South Africa’s citrus producers have been exporting fruit to Europe for more than 110 years. In that entire period, not a single consignment has been found to have transmitted citrus black spot to European orchards. Yet every year, EU phytosanitary regulations tied to that disease cost the South African citrus industry an estimated R4 billion, an amount that the Citrus Growers’ Association (CGA) describes as the total direct and opportunity costs the industry absorbs because of measures it regards as scientifically unjustified.

The EU remains South Africa’s largest citrus market, absorbing approximately 35% of all exports. The restrictions centre on citrus black spot (CBS) and false codling moth (FCM), two pests and disease concerns the industry, along with scientists from Brazil, Argentina, the United States, Uruguay, and Australia, argue are addressed by measures that are disproportionately trade-restrictive and not aligned with the available scientific evidence. The EU’s position rests primarily on a European Food Safety Authority assessment that has not been updated.

South Africa formally challenged the EU measures through the World Trade Organisation dispute settlement process, and that case has now reached a significant milestone. The CGA confirmed that the appointment of a WTO panel is expected in the near future, a development the association described as meaningful progress. The CGA expressed confidence in the merits of South Africa’s case and said all efforts would be directed at presenting the strongest possible argument before the panel.

The CGA has been clear that producers cannot continue to absorb what it regards as unnecessary costs while a resolution is pending. The association acknowledged and expressed appreciation for the actions already taken by the South African government in pursuing the dispute, and said it remains confident that a meaningful resolution can be achieved.

A scientific, not a political, argument

At the heart of the dispute is a straightforward claim: the EU’s measures are not grounded in science. Scientists with expert knowledge of CBS and FCM have made clear that the current EU requirements are in conflict with the available evidence and are disproportionately restrictive relative to the actual phytosanitary risk posed. What South Africa and its fellow exporting nations are asking for is not preferential access, but the application of the same science-based standards the EU claims to uphold.

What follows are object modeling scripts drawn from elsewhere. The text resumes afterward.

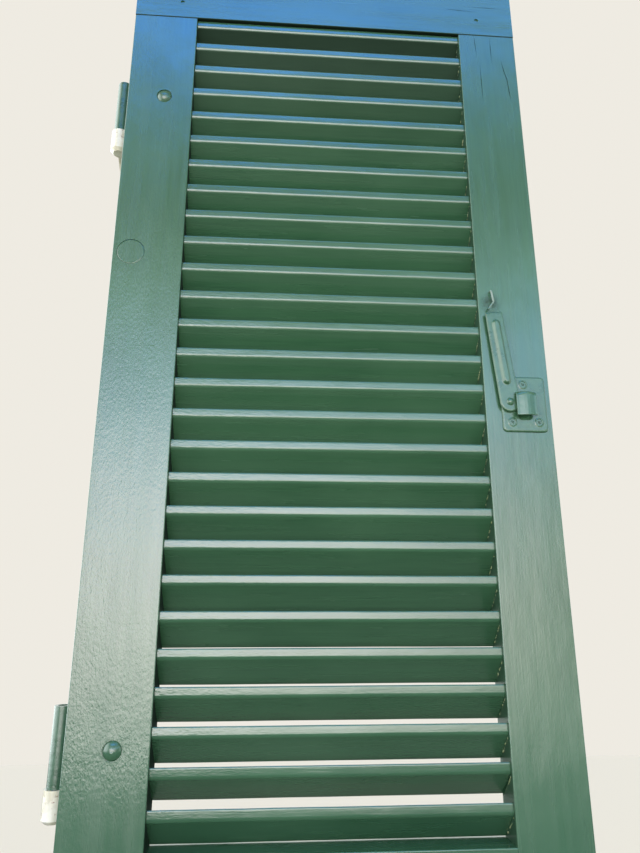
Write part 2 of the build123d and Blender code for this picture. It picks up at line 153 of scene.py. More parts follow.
# %% Colours of the sky
background_colour = (0.86, 0.83, 0.76, 1.0)
ambient_colour = (0.27, 0.27, 0.21, 1.0)
around_colour = (0.92, 1.0, 1.03, 1.0)
band_strength = 6.2
right_blue_strength = 2.6
left_strength = 3.4
right_strength = 1.6
back_strength = 0.9
sky_stops = [
    (-0.42, (0.00, 0.00, 0.00)), (-0.30, (0.08, 0.08, 0.10)), (-0.25, (0.22, 0.22, 0.24)),
    (-0.13, (0.62, 0.60, 0.58)), (-0.06, (0.88, 0.84, 0.80)), (0.01, (1.00, 0.90, 0.90)),
    (0.16, (0.86, 0.85, 0.98)), (0.24, (0.55, 0.62, 0.78)), (0.31, (0.27, 0.40, 0.60)),
    (0.45, (0.11, 0.15, 0.13)), (0.56, (0.02, 0.01, 0.00)), (0.63, (0.01, 0.02, 0.00)),
    (0.68, (0.02, 0.10, 0.26)), (0.72, (0.02, 0.23, 0.98)), (0.78, (0.00, 0.20, 0.95)),
    (0.84, (0.02, 0.08, 0.16))]
right_stops = [
    (0.18, (0.00, 0.00, 0.00)), (0.27, (0.12, 0.30, 0.47)), (0.38, (0.26, 0.58, 1.00)),
    (0.47, (0.12, 0.26, 0.26)), (0.56, (0.00, 0.00, 0.00)), (0.67, (0.02, 0.10, 0.20)),
    (0.74, (0.04, 0.32, 0.90)), (0.84, (0.00, 0.02, 0.05))]
print("sky stops", len(sky_stops), "and on the right", len(right_stops))

# %% [markdown]
# Each light of the sky fills only a part of it. A reach says where along an axis that light
# starts and where it is full.

# %% Reaches of the sky's lights
front_reach = (-0.15, -0.75)
band_right_reach = (0.66, -0.05)
band_left_reach = (-0.60, -0.30)
right_blue_reach = (0.16, 0.38)
left_reach = (-0.50, -0.88)
right_reach = (0.80, 0.97)
back_reach = (0.05, 0.60)


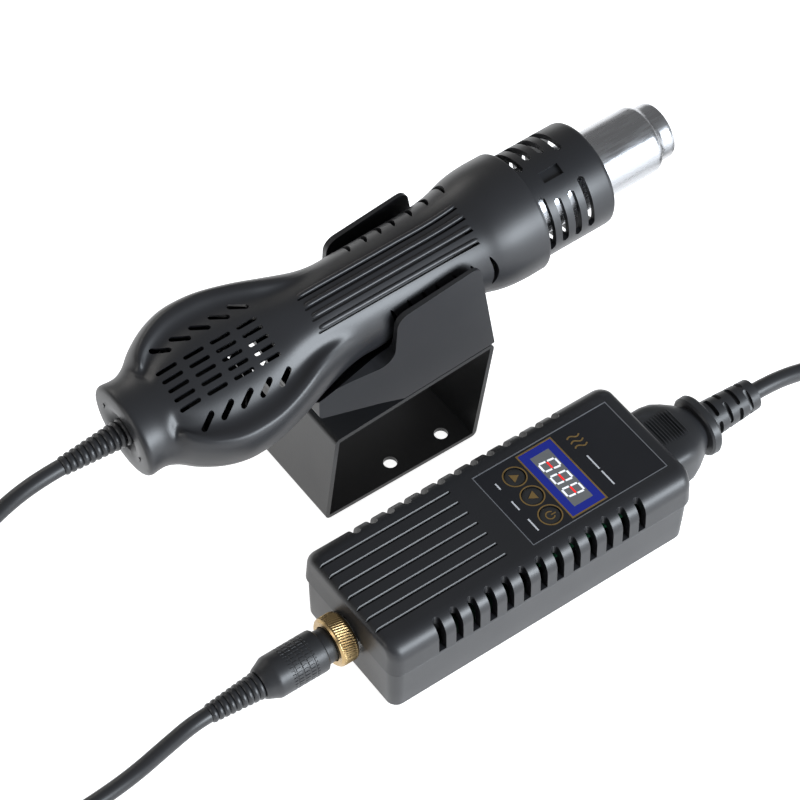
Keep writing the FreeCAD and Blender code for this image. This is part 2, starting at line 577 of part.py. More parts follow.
def blower():
    x, half = "dims.fan_station", "dims.fan_height / 2"
    ring = rod("scroll_ring", "dims.fan_radius + 2.0", "dims.fan_height + 1.6", x, 0, "-%s - 0.8" % half)
    hole = rod("scroll_hole", "dims.fan_radius + 0.7", 20, x, 0, -7)
    mouth = block("scroll_mouth", 12, 16, "dims.fan_height - 1", "%s + 16" % x, 0, "-%s + 0.5" % half)
    floor = rod("scroll_floor", "dims.fan_radius + 1.5", 0.8, x, 0, "-%s - 1.6" % half)
    intakes = []
    for number in range(6):
        turn = math.radians(60 * number + 30)
        intakes.append(rod("floor_hole_%d" % number, 3.2, 3, "%s + %.4f" % (x, 10.4 * math.cos(turn)),
                           10.4 * math.sin(turn), "-%s - 2.6" % half))
    wall = cut("scroll_wall", ring, [hole, mouth])
    node("blower_housing", fuse("scroll_whole", [wall, cut("scroll_base", floor, intakes)]), GUN)
    can = rod("motor_can", 5.6, 3.0, x, 0, "-%s - 0.8" % half)
    shaft = rod("motor_shaft", 0.75, 11.0, x, 0, "-%s + 1.0" % half)
    node("blower_motor", fuse("blower_motor", [can, shaft]), GUN)
    hub = rod("hub", 6.0, 6.4, x, 0, "-%s + 2.8" % half)
    disc = rod("fan_disc", "dims.fan_radius", 1.0, x, 0, "-%s + 2.8" % half)
    blades = []
    for number in range(24):
        turn = Rotation(Vector(0, 0, 1), 15 * number)
        lean = Rotation(Vector(0, 0, 1), 15 * number + 28)
        foot = Vector(size("fan_station"), 0, -size("fan_height") / 2 + 3.2)
        foot = foot + turn.multVec(Vector(size("fan_radius") - 4.4, 0, 0))
        blades.append(turned_block("fan_blade_%d" % number, 4.0, 0.7, "dims.fan_height - 3.4",
                                   Placement(foot, lean)))
    bore = rod("hub_bore", 0.8, 20, x, 0, -10)
    node("blower_impeller", cut("impeller_cut", fuse("impeller_whole", [hub, disc] + blades), [bore]), GUN)


def tube(name, radius, wall, start, end):
    outer = rod(name + "_outer", radius, "%s - (%s)" % (end, start), start, 0, 0, "x")
    inner = rod(name + "_inner", "%s - (%s)" % (radius, wall), "%s - (%s) + 4" % (end, start),
                "%s - 2" % start, 0, 0, "x")
    return outer, inner


# Station along the handpiece, and the two angles from the top that a slot spans.
GUARD_SLOTS = [(141.3, 16, 81), (145.9, 24, 78), (150.8, 24, 80), (155.6, 16, 78)]


def nozzle_end():
    root = rod("barrel_root", "dims.barrel_radius - dims.seat_relief", "dims.seat_start - 129", 129.5, 0, 0, "x")
    seat = rod("barrel_seat", "dims.barrel_radius", "dims.barrel_shoulder - dims.seat_start",
               "dims.seat_start", 0, 0, "x")
    shoulder = "dims.barrel_shoulder"
    neck = taper("barrel_neck", "dims.barrel_radius", "dims.tip_radius", 1.2, shoulder, 0, 0, "x")
    tip = rod("barrel_tip", "dims.tip_radius", "dims.tip_end - dims.barrel_shoulder - 1",
              shoulder + " + 1", 0, 0, "x")
    tip_bore = rod("tip_bore", "dims.tip_radius - dims.barrel_wall", 12, shoulder + " - 3", 0, 0, "x")
    main_room = rod("barrel_room", "dims.barrel_radius - dims.barrel_wall", "dims.barrel_shoulder - 129.5",
                    129.0, 0, 0, "x")
    flange = rod("barrel_flange", 14.8, 0.8, 129.5, 0, 0, "x")
    spots = [(12.9 * math.cos(math.radians(a)), 12.9 * math.sin(math.radians(a))) for a in (90, 210, 330)]
    holes = [rod("flange_hole_%d" % n, 1.1, 4, 128, y, z, "x") for n, (y, z) in enumerate(spots)]
    solid = fuse("barrel_solid", [root, seat, neck, tip, flange])
    node("steel_barrel", cut("steel_barrel", solid, [main_room, tip_bore] + holes), GUN)
    screws = [fuse("flange_screw_%d" % n, [rod("flange_head_%d" % n, 1.8, 1.2, 130.35, y, z, "x"),
                                           rod("flange_shank_%d" % n, 1.0, 5, 125.4, y, z, "x")])
              for n, (y, z) in enumerate(spots)]
    node("flange_screws", together("flange_screws", screws), GUN)
    mount = rod("heater_mount_disc", 16.2, 4.3, 125.2, 0, 0, "x")
    way = rod("heater_mount_way", 10.6, 6, 124, 0, 0, "x")
    sockets = [rod("mount_socket_%d" % n, 1.05, 6, 124, y, z, "x") for n, (y, z) in enumerate(spots)]
    node("heater_mount", cut("heater_mount", mount, [way] + sockets), GUN)
    guard_outer, guard_inner = tube("guard", "dims.guard_radius", "dims.guard_wall", 131.0, "dims.guard_end")
    slots = [made("guard_ring_%d" % n, guard_slots(*row)) for n, row in enumerate(GUARD_SLOTS)]
    marker = block("guard_panel", 7.0, 3.8, 2, 148.4, 0, "dims.guard_radius - 0.6")
    rest = cut("guard_cut", guard_outer, [guard_inner] + slots + [marker])
    node("barrel_guard", rest, GUN)


def guard_slots(station, low, high):
    """Four slots round the guard at one station, mirrored about both mid-planes."""
    slots = []
    ring = Part.makeCylinder(20, 2.2, Vector(station - 1.1, 0, 0), Vector(1, 0, 0))
    for start in (low, 180 - high, 180 + low, 360 - high):
        spread = math.radians(high - low)
        begin = math.radians(start)
        points = [Vector(station, 0, 0)]
        for step in range(5):
            angle = begin + spread * step / 4
            points.append(Vector(station, 30 * math.sin(angle), 30 * math.cos(angle)))
        wedge = Part.Face(Part.makePolygon(points + points[:1])).extrude(Vector(1.1, 0, 0))
        wedge = wedge.fuse(wedge.translated(Vector(-1.1, 0, 0)))
        slots.append(wedge.common(ring))
    return Part.makeCompound(slots)


def heater():
    outer, inner = tube("mica", 10.3, 0.5, 131, 184)
    node("heater_sleeve", cut("heater_sleeve", outer, [inner]), GUN)
    core = rod("core_rod", 8.0, 50, 132, 0, 0, "x")
    ways = []
    for number in range(6):
        turn = math.radians(60 * number)
        y, z = 4.8 * math.cos(turn), 4.8 * math.sin(turn)
        ways.append(rod("core_way_%d" % number, 1.7, 54, 130, y, z, "x"))
    node("heater_core", cut("heater_core", core, ways), GUN)
    rings = []
    for number in range(12):
        wire = bind(doc.addObject("Part::Torus", "wire_%d" % number), Radius1=8.75, Radius2=0.45)
        wire.Placement = Placement(Vector(136 + 3.8 * number, 0, 0), TURNS["x"])
        rings.append(wire)
    node("heater_wire", together("heater_wire", rings), GUN)
    duct_outer, duct_inner = tube("duct", 9.8, 1.0, 68, 125.2)
    node("air_duct", cut("air_duct", duct_outer, [duct_inner]), GUN)
    board = block("sensor_board_blank", 22, 8, 1.2, 96, 0, -12.6)
    reed = rod("reed", 1.1, 13, 89.5, 0, -11.5, "x")
    reed_top = common("reed_top", [reed, block("reed_room", 40, 8, 4, 96, 0, -12.0)])
    node("standby_sensor", fuse("standby_sensor", [board, reed_top]), GUN)


# Cords ----------------------------------------------------------------------------------------

COIL_LIFT = 0.8
CABLE_COIL = dict(x=-204.0, y=36.8, radius=28.0, half=6.0, height=15.4)
CORD_COIL = dict(x=192.0, y=18.0, radius=32.0, half=6.2, height=17.6)

CABLE_TO_PLUG = [(-103.7, 0, 14.25), (-108.5, 0, 14.25), (-117, 0, 11.1), (-131, 0, 5.3), (-148, 0, 3.1),
                 (-168, -0.2, 3.3), (-186, -0.6, 3.1), (-204, -0.1, 3.2)]
CABLE_TO_GUN = [tuple(GUN.multVec(Vector(-20.3, 0, 0))), tuple(GUN.multVec(Vector(-28.3, 0, 0))),
                (-128, 64, 61.2), (-141, 64, 53), (-152.5, 64, 41), (-161.5, 63.9, 28), (-171, 63.8, 16.5),
                (-185, 63.6, 8.5)]
CORD_TO_BOX = [(98, 0, 14.25), (105, 0, 14.25), (117, -0.2, 11.6), (130, -1.2, 6.6), (143, -4.2, 3.9),
               (156, -9.4, 3.3), (169, -14.6, 3.4), (181, -16.8, 3.6)]
CORD_TO_PLUG = [(202, -16.8, 12), (219, -16.2, 11.6), (235, -8.2, 13.2), (244, 6.4, 16.6),
                (245.6, 23.5, 18.5), (245.6, 31.5, 18.5)]


def cord_solid(name, points, diameter):
    """Straight runs joined by tangent arcs, each as large as its two runs allow."""
    spots = [Vector(*point) for point in points]
    edges, at, radii = [], spots[0], []
    for before, corner, after in zip(spots, spots[1:], spots[2:]):
        back, ahead = before - corner, after - corner
        turn = math.pi - back.getAngle(ahead)
        reach = 0.45 * min(back.Length, ahead.Length)
        radii.append(reach / math.tan(turn / 2))
        start = corner + back.normalize() * reach
        end = corner + ahead.normalize() * reach
        inward = (back + ahead).normalize()
        middle = corner + inward * (radii[-1] * (1 / math.cos(turn / 2) - 1))
        edges += [Part.LineSegment(at, start).toShape(), Part.Arc(start, middle, end).toShape()]
        at = end
    edges.append(Part.LineSegment(at, spots[-1]).toShape())
    path = Part.Wire(edges)
    ring = Part.Wire([Part.makeCircle(diameter / 2, spots[0], spots[1] - spots[0])])
    solid = path.makePipeShell([ring], True, True)
    expected = math.pi * diameter ** 2 / 4 * path.Length
    print("%s: length %.1f mm, radii %s, volume %.3f of the straight tube" % (
        name, path.Length, ["%.0f" % r for r in radii], solid.Volume / expected))
    return node(name, made(name, solid))


def coil(name, ring):
    """Flat closed ring that the put-away turns of a cord fill."""
    centre = Vector(ring["x"], ring["y"], COIL_LIFT)
    outer = Part.makeCylinder(ring["radius"] + ring["half"], ring["height"], centre)
    inner = Part.makeCylinder(ring["radius"] - ring["half"], ring["height"], centre)
    return node(name, made(name, outer.cut(inner)))


def coil_tie(name, ring):
    """Strap round the ring's section on its -X side."""
    x = ring["x"] - ring["radius"]
    wide, tall = 2 * ring["half"] + 0.5, ring["height"] + 0.3
    outer = Part.makeBox(wide + 1.2, 6, tall + 1.3, Vector(x - wide / 2 - 0.6, ring["y"] - 3, 0))
    inner = Part.makeBox(wide, 8, tall, Vector(x - wide / 2, ring["y"] - 4, 0.65))
    return node(name, made(name, outer.cut(inner)))


def mains_plug():
    """Round mains plug lying beside its coil, with its two round pins."""
    x, y, z = CORD_TO_PLUG[-1]
    ahead = Vector(0, 1, 0)
    tail = Part.makeCone(3.9, 6.5, 12, Vector(x, y + 0.1, z), ahead)
    neck = Part.makeCone(8.0, 17.6, 10, Vector(x, y + 12.0, z), ahead)
    head = Part.makeCylinder(18.3, 22, Vector(x, y + 21.9, z), ahead)
    face = y + 43.9
    body = tail.fuse([neck, head])
    for side in (-1, 1):
        body = body.cut(Part.makeBox(6, 40, 40, Vector(x + side * 20.6 - 3, y + 10, z - 20)))
        body = body.cut(Part.makeCylinder(2.25, 8, Vector(x + side * 9.5, face, z), -ahead))
    node("mains_plug", made("mains_plug", body))
    pins = []
    for side in (-1, 1):
        root = Part.makeCylinder(2.2, 8.1, Vector(x + side * 9.5, face - 7.9, z), ahead)
        shank = Part.makeCylinder(2.4, 18.2, Vector(x + side * 9.5, face + 0.2, z), ahead)
        tip = Part.makeCone(2.4, 1.7, 0.7, Vector(x + side * 9.5, face + 18.4, z), ahead)
        pins.append(root.fuse([shank, tip]))
    node("mains_plug_pins", made("mains_plug_pins", Part.makeCompound(pins)))


case_bottom()
case_top()
case_screws()
panel()
power_electronics()
output_socket()
cable_plug()
mains_inlet()
mains_connector()
stand_bracket()
stand_cradle()
stand_trim()
handle_shells()
blower()
nozzle_end()
heater()
cord_solid("cable_plug_end", CABLE_TO_PLUG, size("cable_diameter"))
cord_solid("cable_gun_end", CABLE_TO_GUN, size("cable_diameter"))
coil("cable_coil", CABLE_COIL)
coil_tie("cable_tie", CABLE_COIL)
cord_solid("mains_cord", CORD_TO_BOX, size("cord_diameter"))
cord_solid("mains_cord_end", CORD_TO_PLUG, size("cord_diameter"))
coil("mains_coil", CORD_COIL)
coil_tie("mains_tie", CORD_COIL)
mains_plug()

doc.recompute()
for item in doc.Objects:
    if "Invalid" in item.State or "Error" in item.State:
        raise RuntimeError("failed object: %s" % item.Name)
for label, item in NODES:
    if item.Shape.isNull() or not item.Shape.isValid() or not item.Shape.Solids:
        raise RuntimeError("bad shape: %s" % label)
    item.Shape.exportStep("parts/%s.step" % label)
    bounds = item.Shape.BoundBox
    print("%-22s solids %2d  volume %9.1f  x %7.1f %7.1f  y %7.1f %7.1f  z %6.1f %6.1f" % (
        label, len(item.Shape.Solids), item.Shape.Volume, bounds.XMin, bounds.XMax, bounds.YMin,
        bounds.YMax, bounds.ZMin, bounds.ZMax))
print("nodes", len(NODES))
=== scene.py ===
import json
import math

import bmesh
import bpy
import numpy as np
from mathutils import Matrix, Vector


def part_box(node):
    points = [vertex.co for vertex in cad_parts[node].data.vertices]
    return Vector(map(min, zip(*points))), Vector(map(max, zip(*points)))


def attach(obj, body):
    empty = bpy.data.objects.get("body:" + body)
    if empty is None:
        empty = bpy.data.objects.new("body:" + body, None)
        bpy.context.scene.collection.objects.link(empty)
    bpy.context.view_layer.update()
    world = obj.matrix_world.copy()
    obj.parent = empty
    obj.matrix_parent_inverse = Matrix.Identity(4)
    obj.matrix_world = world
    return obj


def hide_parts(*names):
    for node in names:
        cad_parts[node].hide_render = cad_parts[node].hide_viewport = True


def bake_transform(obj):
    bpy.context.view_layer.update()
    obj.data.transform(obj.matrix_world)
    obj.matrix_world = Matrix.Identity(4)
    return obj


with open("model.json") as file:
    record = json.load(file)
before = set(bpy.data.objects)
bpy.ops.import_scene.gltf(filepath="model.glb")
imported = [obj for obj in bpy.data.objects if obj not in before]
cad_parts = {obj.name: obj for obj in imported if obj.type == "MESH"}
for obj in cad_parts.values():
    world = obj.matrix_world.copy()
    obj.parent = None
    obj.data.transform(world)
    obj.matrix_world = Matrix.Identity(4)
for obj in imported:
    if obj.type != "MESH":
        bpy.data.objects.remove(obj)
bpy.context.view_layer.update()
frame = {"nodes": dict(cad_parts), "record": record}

MM = 0.001
RECORD = frame["record"]
MOUNTS = {mount["name"]: mount for mount in RECORD["mounts"]}


# Camera ---------------------------------------------------------------------------------------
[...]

On the question of which EU member states may be more or less sympathetic to South Africa’s position, the CGA’s view is straightforward. Individual member states, whatever their internal positions, are bound by EU trade measures. South Africa’s dispute is with those measures as imposed, not with the internal politics of any individual country. Spain and Portugal, both significant citrus producers, have historically been among the voices in Europe arguing for restrictions to be maintained.

Emerging producers bear a heavier burden

All exporters to the EU are affected by the compliance requirements, but the CGA acknowledged that the burden falls disproportionately on emerging black and coloured producers who have entered the industry in recent years. These growers face higher compliance costs relative to the scale of their operations and are more financially vulnerable to rejected consignments or delays. Because many are still establishing their businesses, they have less capital to absorb the additional certification, spraying, and inspection requirements the EU measures impose. The CGA said this equity dimension deserves attention in trade discussions.

There is a realistic scenario in which South Africa prevails at the WTO but the EU responds by modifying rather than removing its measures. The CGA’s position on that prospect is principled: whatever the outcome, it must be guided by science. The association is not seeking a political concession, but a requirement that any measures applied to South African citrus reflect an honest assessment of actual phytosanitary risk. If a WTO ruling forces that recalibration, even if it results in modified rather than eliminated restrictions, the industry would regard it as progress.

The R4 billion cost, explained

The R4 billion figure that has become a reference point in the trade debate represents the full direct and opportunity cost to the industry. The CGA’s position is that if the EU were to apply scientifically based measures, that entire burden would be lifted. The cost is not disaggregated into components such as compliance, lost access, and price discounts, but rather reflects the cumulative penalty the industry absorbs each season because of requirements that, in its assessment, have no scientific justification.

The stakes extend beyond the boardroom and the WTO hearing room. For the packhouse workers, transport operators, and rural communities whose livelihoods are tied to the citrus export season, a favourable outcome would mean more than a legal victory. It would represent the removal of a structural cost that has hung over the industry for more than a decade.